We’d be looking at a future scarred by famines, all across the planet’s ecosystems.
For scientists like Stigall, problems with invasive species today could be a harbinger of planetary demise on the scale of a mass extinction.
Of course, eventually Earth’s biodiversity recovered.
We know that it’s possible to restore ecosystems from near-collapse.
The question is whether humans can prevent a Devonian-style depression from hitting again.

And while that shit is going on, and quickly, too, the world is still playing games with the coming horror — or the horror already here.
In case of fire, first argue about who calls the fire department:

U.N. climate talks have hit a stumbling block that some delegates say poses a serious challenge to their already slow-moving attempt to craft a global response to climate change.
As the latest negotiation session ended Friday in the German city of Bonn, one track of the talks was paralyzed by a request by Russia, Ukraine and Belarus to review the decision-making procedure in the two-decade-long U.N. process.

Decisions in the U.N. climate discussions are supposed to be taken by consensus — but it’s not totally clear what that means in practice.
While many agree the decision-making procedure needs to be clarified, they worry that the issue could deadlock the talks at a time when urgent action is needed to tackle climate change.
“If we’re not careful, it could collapse the whole system,” said Ronald Jumeau, a delegate from the Seychelles.

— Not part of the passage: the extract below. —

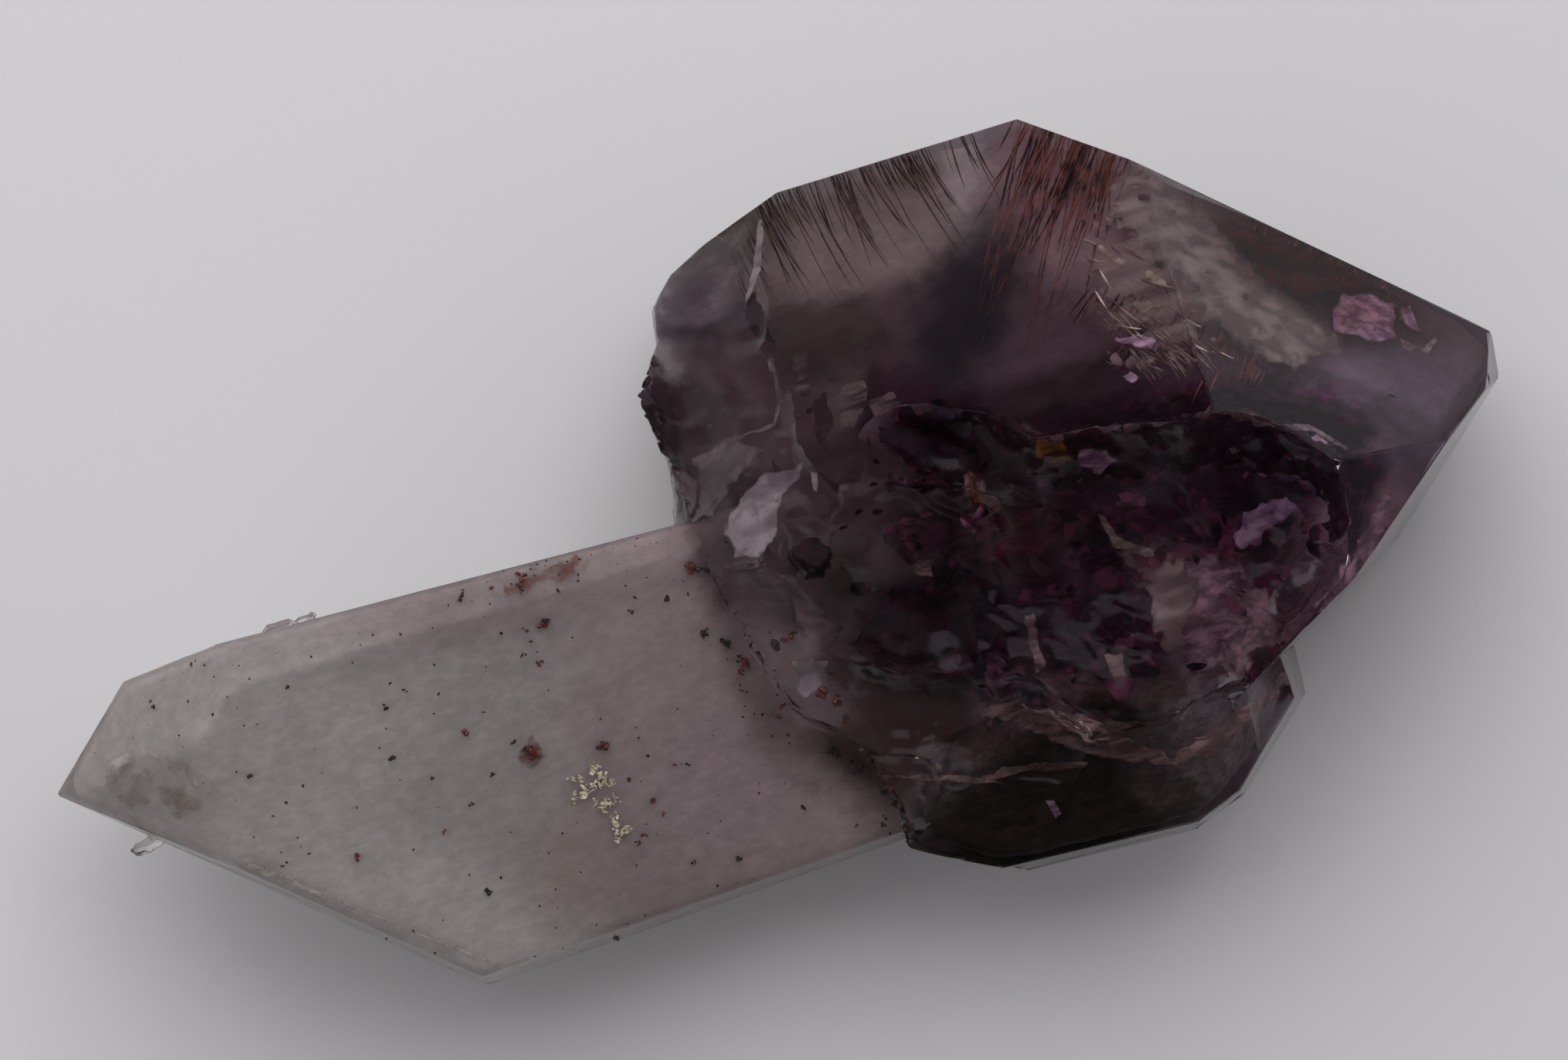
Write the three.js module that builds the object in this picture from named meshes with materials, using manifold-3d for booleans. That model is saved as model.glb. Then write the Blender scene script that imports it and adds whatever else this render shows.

U.N. climate chief Christiana Figueres said Friday that she found it ironic that even though all governments agreed that the decision-making procedure needs to be discussed, they “couldn’t figure out, how do they get to what they want to do?”

Seems Russia had her feelings hurt during last year’s conference in Qatar, so she acted the bitch this week.
And irony is indeed the cornerstone of the entire debacle. One of the most-potent examples and my personal favorite, if you can actually have such a thing as a ‘favorite‘ calamity quote, comes from climate journalist Elizabeth Kolbert, who ends her 2006 book, ‘Field Notes from a Catastrophe,’ as such: “It may seem impossible to imagine that a technologically advanced society could choose, in essence, to destroy itself, but that is what we are now in the process of doing.”

Sitting just now outside on my apartment’s little back patio smoking a cigarette, I wondered about it all and how close we are to the precipice — the weather up here on California’s north coast this Sunday morning is right-now pretty gorgeous. Warm sunshine with a clouds slowly puffing across the sky, twisting, flowing it looks like westward toward the Pacific, less than a couple of miles away, has created for me, and for just this moment, a most-agreeable environment.
Despite the wonder, though, phoney as a three-dollar bill.